In 2018, The Boar won Student Publication of the Year award at the inaugural BBC Radio 4 Journalism Awards. They won this award for the second year in a row in November 2019.

=== 2020s ===
In 2020, The Boar took home two awards at the SPA 2020 National Conference. These included Highly Commended awards for Digital Media and Best Lifestyle Piece by Liam Gould.

2024 saw the paper win another set of awards at the SPA 2024 National Conference. Writer Zoé Barret took home the award for Best Creative Piece, while Best Interview was won by The Boar's Eden Fall-Bailey. Luke Chapman and Archie Clarke were further Highly Commended in the category of Best News Story.

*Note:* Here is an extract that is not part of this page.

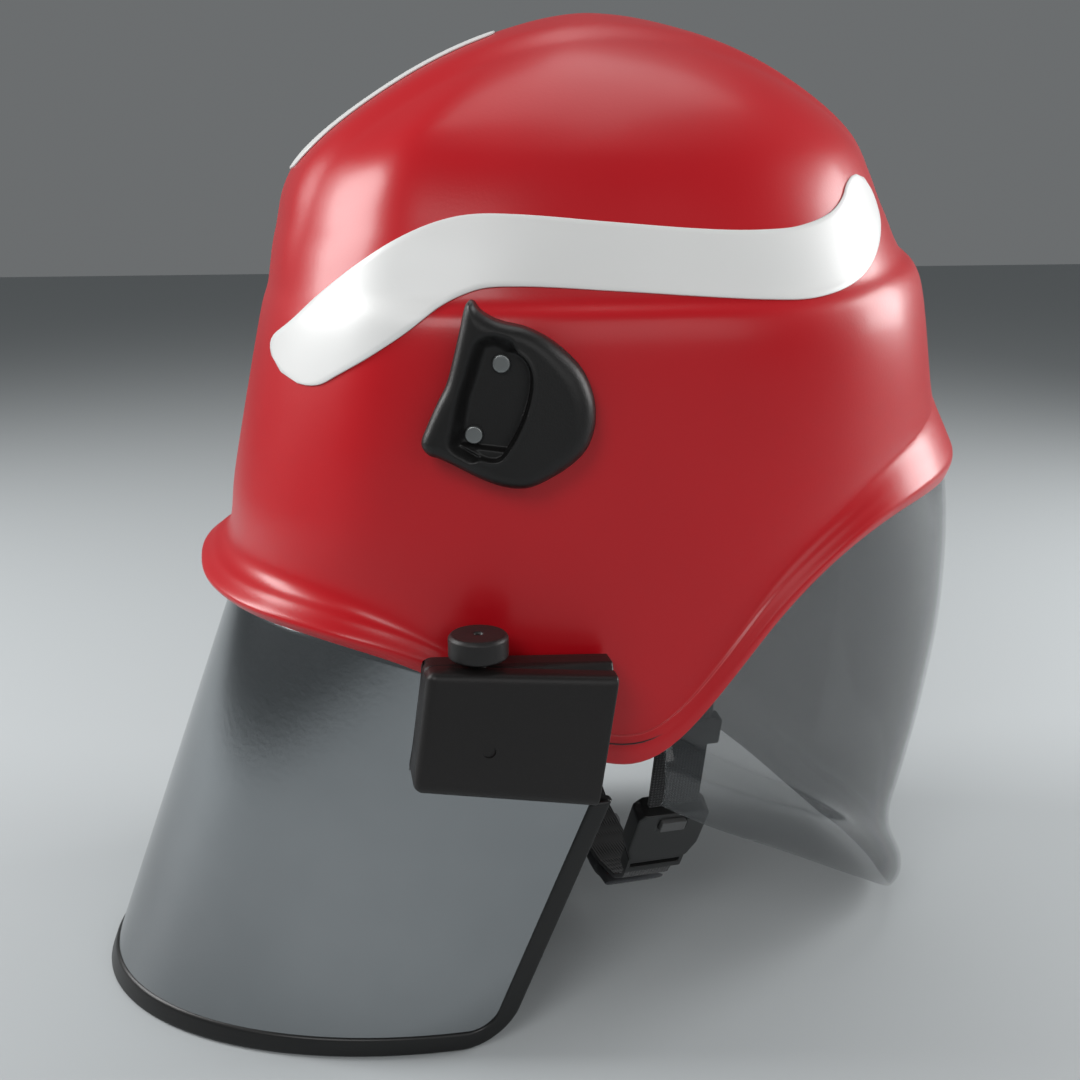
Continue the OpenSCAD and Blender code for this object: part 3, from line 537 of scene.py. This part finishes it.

In 2025, The Boar reached new heights, picking up five awards at the Student Publication Association (SPA) regional awards, including Anna Bickerton for Best Journalist, and Editor-in-Chief Luke Chapman for Outstanding Commitment. The paper also won the accolade for Best Publication. The paper was later shortlisted for twelve awards at the SPA nationals. At the SPA 2025 National Conference, The Boar won Best Design (Newspaper) and was highly commended for Best Publication. Luke Chapman, Editor-in-Chief, was highly commended for Best Reporter and the Billy Dowling-Reid Award for Outstanding Commitment.

== Origin of name ==

Founding Editor Godfrey Rust provides this explanation:

We wanted something that would convey a sense of instant history to cover up the (then) appalling newness of the place (and encourage more Americans to invest). Sitting in the Pennyfarthing Bar, [Co-founder] Kasper de Graaf and I pooled our vast knowledge of local heraldry. Coventry, we thought, had an elephant as its symbol, and Warwick had a bear. Or perhaps it was the other way around.

Anyway, neither of these had the required cachet. After experiments with other possible fauna we stumbled on the idea of a boar. Exactly whose the idea was I no longer remember, but I am certain that draught bitter was only 13p a pint. The pun was dreadful, but it was my round and there seemed to be no-one to stop us.